A counting system designed to produce a single winner is not the same thing as a counting system designed to produce multiple winners, even if the number of multiple winners varies. That is a standard concept which you are fruitlessly trying to deny.
no subject
Date: 2007-02-10 10:31 pm (UTC)The Droop quota is (votes/(seats+1)) + 1. For a single seat, this equals "half the votes, plus 1". That is the definition of a "simple majority".
You could use a different quota, where all a candidate would need is 40% of the vote to win, so in the following scenario:
40% Bush > Gore > Nader
29% Nader > Gore > Bush
31% Gore > Nader > Bush
Bush would simply win in the first round, whereas with the Droop quota (IRV) he would lose to Gore after Nader was dropped.
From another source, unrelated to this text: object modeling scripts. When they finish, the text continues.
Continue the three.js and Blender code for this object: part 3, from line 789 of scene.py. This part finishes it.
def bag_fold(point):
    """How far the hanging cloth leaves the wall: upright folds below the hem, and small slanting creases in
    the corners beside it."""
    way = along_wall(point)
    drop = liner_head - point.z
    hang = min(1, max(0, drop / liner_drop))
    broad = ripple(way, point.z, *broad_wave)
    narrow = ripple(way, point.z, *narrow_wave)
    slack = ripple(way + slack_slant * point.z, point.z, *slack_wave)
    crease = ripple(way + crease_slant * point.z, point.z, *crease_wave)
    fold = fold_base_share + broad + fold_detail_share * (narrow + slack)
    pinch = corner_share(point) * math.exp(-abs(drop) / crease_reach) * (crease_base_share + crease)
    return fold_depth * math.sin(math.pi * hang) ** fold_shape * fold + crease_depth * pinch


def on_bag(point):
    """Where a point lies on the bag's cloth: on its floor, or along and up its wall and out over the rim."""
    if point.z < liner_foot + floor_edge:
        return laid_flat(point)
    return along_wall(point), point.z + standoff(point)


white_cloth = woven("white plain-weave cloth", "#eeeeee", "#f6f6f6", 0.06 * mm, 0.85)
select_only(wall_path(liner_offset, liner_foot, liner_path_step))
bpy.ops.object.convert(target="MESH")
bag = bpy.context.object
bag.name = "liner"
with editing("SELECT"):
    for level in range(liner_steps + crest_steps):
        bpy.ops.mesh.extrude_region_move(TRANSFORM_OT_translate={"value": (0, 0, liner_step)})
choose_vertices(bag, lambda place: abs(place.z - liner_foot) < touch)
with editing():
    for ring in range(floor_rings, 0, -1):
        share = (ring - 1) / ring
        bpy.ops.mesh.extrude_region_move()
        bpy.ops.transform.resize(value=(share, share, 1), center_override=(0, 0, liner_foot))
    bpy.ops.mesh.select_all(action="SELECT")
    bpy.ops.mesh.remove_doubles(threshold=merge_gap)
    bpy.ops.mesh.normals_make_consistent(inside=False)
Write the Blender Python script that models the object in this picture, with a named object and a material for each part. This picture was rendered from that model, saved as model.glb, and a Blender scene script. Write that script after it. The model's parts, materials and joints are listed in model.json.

This isn't just speculation. There is at least one country that uses top-two runoff (hold a second election between the top-two finishers if no one gets a quota) where the the quota is not 50%, but 40%.
So let me repeat - IRV IS STV, with a Droop quota. The math is identical.
But again, I welcome you to try to present me with a hypothetical election scenario where STV with a Droop quota would pick a different winner than IRV (or do anything different at all).